Brave and loving mother of Eva-Rae, Cheryl York tells her terrifying ordeal that started the day a tumour was discovered on her daughter’s brain.

Her story is both heartbreaking and heartwarming, as she recounts the nightmare discovery of her daughter’s tumour and proceeding days and months of uncertainty and turmoil, which was made more bearable by the skill and care of Queensland Ambulance Service paramedics who were by their side during crucial moments that fateful day.

No one ever considers how life can change dramatically from one day to the next.

Cheryl recounts, “My daughter started getting really bad headaches. […] about three months later, she started saying that she was struggling to see the board at school.”

Cheryl took Eva-Rae to an optometrist who wrote a note for her to take to the emergency department. Soon after, scans revealed a mass behind her eye.

Eva-Rae was immediately transferred from Gold Coast to Brisbane children’s hospital in her first-ever ambulance trip. Cheryl tells how the attending paramedic was able to help her from “losing the plot” amid her emotional turmoil.

“He actually put me to work, which was really great. He was just telling me to read her signs. Read the numbers on the machine. I really thought I might lose the plot. You know, my daughter’s sitting there. We are petrified. We have no idea what’s going on. […] and this paramedic was just awesome. Asking Eva-Rae where did she go to school. What was she studying? […] but I think more than anything as, as her mum to be kept busy, that was for me, the biggest thing.”

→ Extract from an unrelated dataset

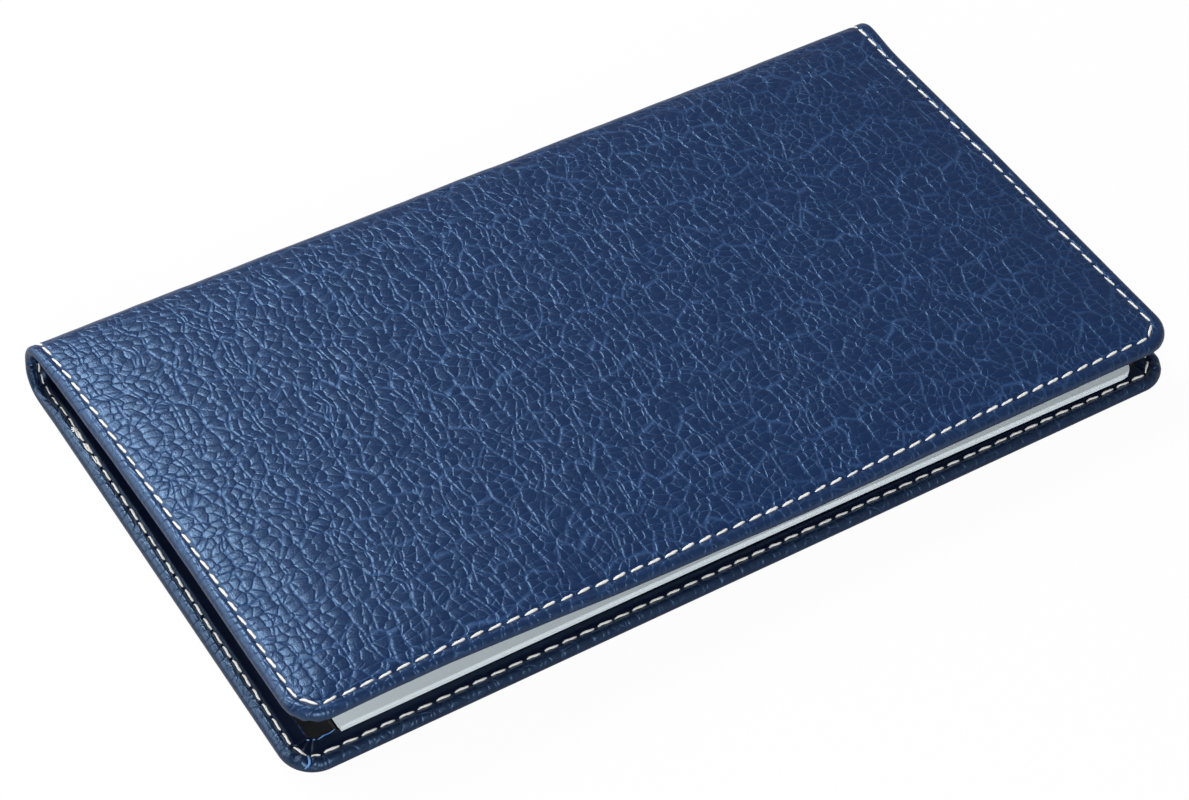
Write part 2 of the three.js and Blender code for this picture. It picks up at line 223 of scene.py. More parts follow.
# ---------------------------------------------------------------- mesh helpers
def new_piece(name, points, faces, materials, uv=None, which=None, smooth=True, attributes=None):
    """A mesh object of points in mm. which gives each face's material, uv and attributes go by point."""
    mesh = bpy.data.meshes.new(name)
    mesh.from_pydata((np.asarray(points) * MM).tolist(), [], faces)
    for m in materials:
        mesh.materials.append(m)
    if which is not None:
        mesh.polygons.foreach_set("material_index", np.asarray(which, np.int32))
    mesh.polygons.foreach_set("use_smooth", np.full(len(mesh.polygons), smooth))
    if uv is not None:
        loops = np.zeros(len(mesh.loops), np.int32)
        mesh.loops.foreach_get("vertex_index", loops)
        layer = mesh.uv_layers.new(name="UVMap")
        layer.data.foreach_set("uv", np.asarray(uv, np.float32)[loops].ravel())
    for key, values in (attributes or {}).items():
        layer = mesh.attributes.new(key, "FLOAT", "POINT")
        layer.data.foreach_set("value", np.asarray(values, np.float32))
    mesh.validate()
    mesh.update()
    piece = bpy.data.objects.new(name, mesh)
    bpy.context.scene.collection.objects.link(piece)
    return piece


def flipped(faces):
    return [f[::-1] for f in faces]


def tube_faces(base, along, around):
    """Faces of a closed tube of along steps and around sides, whose points start at base."""
    faces = []
    for i in range(along):
        a = base + i * around
        for j in range(around):
            k = (j + 1) % around
            faces.append((a + j, a + k, a + around + k, a + around + j))
    faces.append(tuple(base + j for j in range(around))[::-1])
    faces.append(tuple(base + along * around + j for j in range(around)))
    return faces


def slab_faces(nx, ny):
    """Faces of a closed slab of two layers, each a grid of nx by ny cells."""
    w, layer = nx + 1, (nx + 1) * (ny + 1)
    faces = []
    for j in range(ny):
        for i in range(nx):
            a = j * w + i
            faces.append((a, a + 1, a + w + 1, a + w))
            faces.append((layer + a, layer + a + w, layer + a + w + 1, layer + a + 1))
    rim = [*range(nx), *(nx + j * w for j in range(ny)),
           *(ny * w + i for i in range(nx, 0, -1)), *(j * w for j in range(ny, 0, -1))]
    for a, b in zip(rim, rim[1:] + rim[:1]):
        faces.append((b, a, layer + a, layer + b))
    return faces


def cosine_steps(count):
    """Places from 0 to 1 that lie closer together at both ends."""
    return (1 - np.cos(np.linspace(0, np.pi, count + 1))) / 2


def corner_pull(corner, e):
    """How far a corner of that radius draws the side in, e from the end."""
    return corner - math.sqrt(max(0, corner ** 2 - max(0, corner - e) ** 2))


# ---------------------------------------------------------------- materials
def srgb(r, g, b):
    c = np.array([r, g, b]) / 255
    c = np.where(c <= 0.04045, c / 12.92, ((c + 0.055) / 1.055) ** 2.4)
    return (*[float(v) for v in c], 1.0)


def grey(v):
    return (v, v, v, 1.0)


class Graph:
    """The node tree of a material or world, with a short call for each kind of node."""

    def __init__(self, owner):
        owner.use_nodes = True
        self.owner = owner
        self.nodes = owner.node_tree.nodes

    def feed(self, socket, value):
        """Gives a socket its number or colour, or links it to an output."""
        if isinstance(value, bpy.types.NodeSocket):
            self.owner.node_tree.links.new(value, socket)
        else:
            socket.default_value = value

    def node(self, kind, inputs=None, **settings):
        n = self.nodes.new(kind)
        for key, value in settings.items():
            setattr(n, key, value)
        for key, value in (inputs or {}).items():
            self.feed(n.inputs[key], value)
        return n

    def surface(self, values):
        for key, value in values.items():
            self.feed(self.nodes["Principled BSDF"].inputs[key], value)

    def object_place(self):
        return self.node("ShaderNodeTexCoord").outputs["Object"]

    def attribute(self, name):
        return self.node("ShaderNodeAttribute", attribute_name=name).outputs["Fac"]

    def calc(self, operation, a, b=None, clamp=False):
        inputs = {0: a} if b is None else {0: a, 1: b}
        return self.node("ShaderNodeMath", inputs, operation=operation, use_clamp=clamp).outputs[0]

    def product(self, *values):
        out = values[0]
        for value in values[1:]:
            out = self.calc("MULTIPLY", out, value)
        return out

    def total(self, *terms):
        """The sum of (value, weight) terms."""
        out = None
        for value, weight in terms:
            part = self.product(value, weight)
            out = part if out is None else self.calc("ADD", out, part)
        return out

    def vector(self, operation, *values):
        return self.node("ShaderNodeVectorMath", dict(enumerate(values)), operation=operation).outputs[0]

    def noise(self, vector, scale, detail=3.0, rough=0.55, output="Fac"):
        inputs = {"Vector": vector, "Scale": scale, "Detail": detail, "Roughness": rough}
        return self.node("ShaderNodeTexNoise", inputs).outputs[output]

    def ramp(self, source, *stops):
        n = self.node("ShaderNodeValToRGB", {0: source})
        elements = n.color_ramp.elements
        while len(elements) < len(stops):
            elements.new(0.5)
        for element, (at, colour) in zip(elements, stops):
            element.position = at
            element.color = colour
        return n.outputs[0]

    def mix(self, share, a, b):
        return self.node("ShaderNodeMix", {0: share, 6: a, 7: b}, data_type="RGBA").outputs[2]

    def bump(self, height, distance):
        """Bumps the surface by a height, in units of distance metres."""
        n = self.node("ShaderNodeBump", {"Height": height, "Distance": distance, "Strength": 1.0})
        self.surface({"Normal": n.outputs[0]})


UV_SCALE = 0.004     # UV units for each millimetre of unfolded leather
LEATHER_IOR = 1.54
LEATHER_TINT = (0.38, 0.64, 1.0, 1.0)    # colour of the leather's sheen
FLOW, RAGGED = 3.0, 0.35                 # how far the grain is bent by wide and by fine noise, in mm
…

Over the next several months Cheryl and Eva-Rae would have numerous trips in ambulances travelling to and from hospitals, many times in emergency situations due to symptoms and abnormalities recurring unexpectedly. In those moments they not only needed the medical care and attention but that human touch.

“I think the human element is massive. I really do. […] If they had been super cold or just, just professional and left it at that, I know for sure I would’ve lost the plot. I know it. And you can’t do that as a parent.

[…] When you are in a situation where you have no idea how you can even breathe, and all of a sudden somebody’s taking care of you, And as a mum, I know that I would have to step back, even though I’d wanna hug my daughter, I’d have to step back and let them do their job, cuz that’s where they’re trained for. But looking after me as well, that was huge.”

It’s hard to fathom the toll such an ordeal takes on both patients and their loved ones. Paramedics and emergency health care staff are the ones there in our darkest hours of pain, uncertainty, despair and overwhelm. They play a critical and often thankless role. As we’ve so often heard from those in the field, to become a paramedic is no light vocation, but can be one of the most rewarding.

And it’s not simply about knowing the right health care treatments and protocols. From Cheryl’s perspective, it was the human element that left a lasting impact.

“And those paramedics to us saved us. And it’s not because they were technical. It’s not because they were medical. I expect the paramedics, I expect them to do that job. […] What I didn’t expect was that care and kindness, and that made the difference.”

At the time of recording our interview with Cheryl, Eva-Rae was still in and out of hospital with continued medical complications. We thank Cheryl for bravely sharing her story and wish Eva-Rae the best of health and a speedy recovery.